◆ **Information shown**
>>

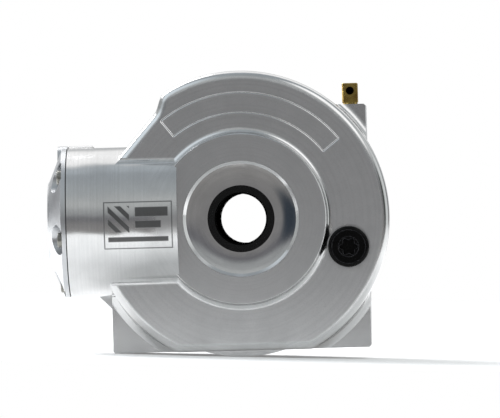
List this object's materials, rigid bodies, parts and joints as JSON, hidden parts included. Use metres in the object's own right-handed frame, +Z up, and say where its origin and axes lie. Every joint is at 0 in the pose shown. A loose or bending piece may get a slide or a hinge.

<<
>>

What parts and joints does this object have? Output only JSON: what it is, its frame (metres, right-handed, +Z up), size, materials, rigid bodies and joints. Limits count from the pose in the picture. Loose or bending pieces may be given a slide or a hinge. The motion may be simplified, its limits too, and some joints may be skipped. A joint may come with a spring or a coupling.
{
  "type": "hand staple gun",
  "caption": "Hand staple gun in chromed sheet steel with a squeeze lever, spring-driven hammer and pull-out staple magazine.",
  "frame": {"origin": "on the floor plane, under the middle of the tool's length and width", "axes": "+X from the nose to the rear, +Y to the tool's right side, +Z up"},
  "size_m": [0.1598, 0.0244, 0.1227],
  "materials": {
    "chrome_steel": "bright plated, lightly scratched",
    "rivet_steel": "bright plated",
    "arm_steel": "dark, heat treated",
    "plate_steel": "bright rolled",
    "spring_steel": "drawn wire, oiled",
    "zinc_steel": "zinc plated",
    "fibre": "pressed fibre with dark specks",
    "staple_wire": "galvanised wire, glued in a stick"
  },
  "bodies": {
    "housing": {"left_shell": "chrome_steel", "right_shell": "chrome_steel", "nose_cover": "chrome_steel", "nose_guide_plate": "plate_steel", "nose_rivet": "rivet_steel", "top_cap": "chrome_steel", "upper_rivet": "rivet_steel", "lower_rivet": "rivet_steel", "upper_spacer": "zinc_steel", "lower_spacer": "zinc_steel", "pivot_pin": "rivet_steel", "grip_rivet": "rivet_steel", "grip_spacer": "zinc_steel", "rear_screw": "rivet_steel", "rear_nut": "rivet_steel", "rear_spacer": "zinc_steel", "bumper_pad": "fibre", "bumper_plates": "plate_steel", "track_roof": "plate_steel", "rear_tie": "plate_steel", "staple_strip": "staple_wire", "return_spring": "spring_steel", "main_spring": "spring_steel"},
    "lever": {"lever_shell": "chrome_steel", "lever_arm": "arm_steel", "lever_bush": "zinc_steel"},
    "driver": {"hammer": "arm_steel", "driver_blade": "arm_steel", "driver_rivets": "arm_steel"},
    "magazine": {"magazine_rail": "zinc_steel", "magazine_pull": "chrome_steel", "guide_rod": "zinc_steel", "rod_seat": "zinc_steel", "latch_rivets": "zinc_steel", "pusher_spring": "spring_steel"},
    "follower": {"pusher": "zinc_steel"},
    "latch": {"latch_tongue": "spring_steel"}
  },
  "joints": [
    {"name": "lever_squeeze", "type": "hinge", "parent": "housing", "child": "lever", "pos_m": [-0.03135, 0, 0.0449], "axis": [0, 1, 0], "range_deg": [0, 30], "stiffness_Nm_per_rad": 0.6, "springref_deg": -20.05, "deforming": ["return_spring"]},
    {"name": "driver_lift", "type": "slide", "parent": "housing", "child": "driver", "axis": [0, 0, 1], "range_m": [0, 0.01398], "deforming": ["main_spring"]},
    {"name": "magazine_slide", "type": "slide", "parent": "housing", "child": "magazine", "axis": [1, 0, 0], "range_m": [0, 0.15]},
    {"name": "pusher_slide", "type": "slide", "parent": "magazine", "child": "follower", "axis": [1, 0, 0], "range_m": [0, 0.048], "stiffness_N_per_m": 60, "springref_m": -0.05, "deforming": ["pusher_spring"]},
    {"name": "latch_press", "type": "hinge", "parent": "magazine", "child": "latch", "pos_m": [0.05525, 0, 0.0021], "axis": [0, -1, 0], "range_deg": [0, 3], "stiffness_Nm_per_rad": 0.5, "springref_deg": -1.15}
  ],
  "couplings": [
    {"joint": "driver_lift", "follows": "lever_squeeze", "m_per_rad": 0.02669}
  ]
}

<<
>>

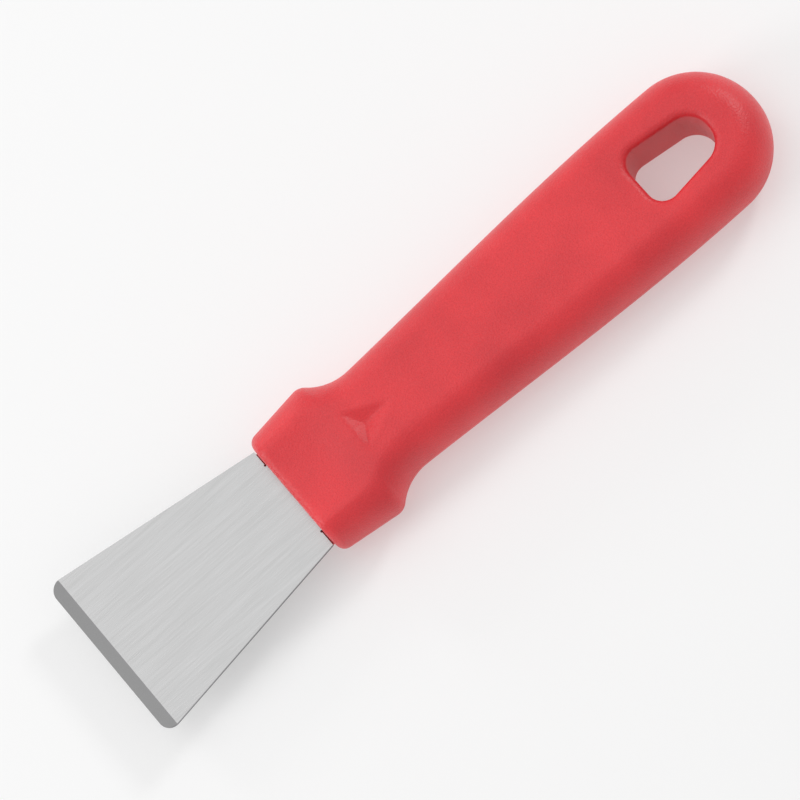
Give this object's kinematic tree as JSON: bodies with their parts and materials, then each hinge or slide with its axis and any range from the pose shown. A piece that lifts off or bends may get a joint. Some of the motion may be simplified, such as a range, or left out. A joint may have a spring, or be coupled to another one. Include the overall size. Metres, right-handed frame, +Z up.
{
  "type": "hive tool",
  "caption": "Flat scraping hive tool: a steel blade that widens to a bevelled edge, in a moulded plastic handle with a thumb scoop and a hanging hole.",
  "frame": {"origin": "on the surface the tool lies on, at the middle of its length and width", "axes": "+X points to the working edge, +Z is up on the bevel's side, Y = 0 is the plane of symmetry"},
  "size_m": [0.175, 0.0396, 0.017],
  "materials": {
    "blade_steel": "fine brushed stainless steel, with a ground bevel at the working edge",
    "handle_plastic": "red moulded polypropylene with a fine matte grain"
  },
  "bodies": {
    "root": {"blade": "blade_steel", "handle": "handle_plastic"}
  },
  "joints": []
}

<<

◆ **Work to complete**
Identify every line holding the word "that" and copy it out.

◆ **Response to this exercise**
Give this object's kinematic tree as JSON: bodies with their parts and materials, then each hinge or slide with its axis and any range from the pose shown. A piece that lifts off or bends may get a joint. Some of the motion may be simplified, such as a range, or left out. A joint may have a spring, or be coupled to another one. Include the overall size. Metres, right-handed frame, +Z up.
  "caption": "Flat scraping hive tool: a steel blade that widens to a bevelled edge, in a moulded plastic handle with a thumb scoop and a hanging hole.",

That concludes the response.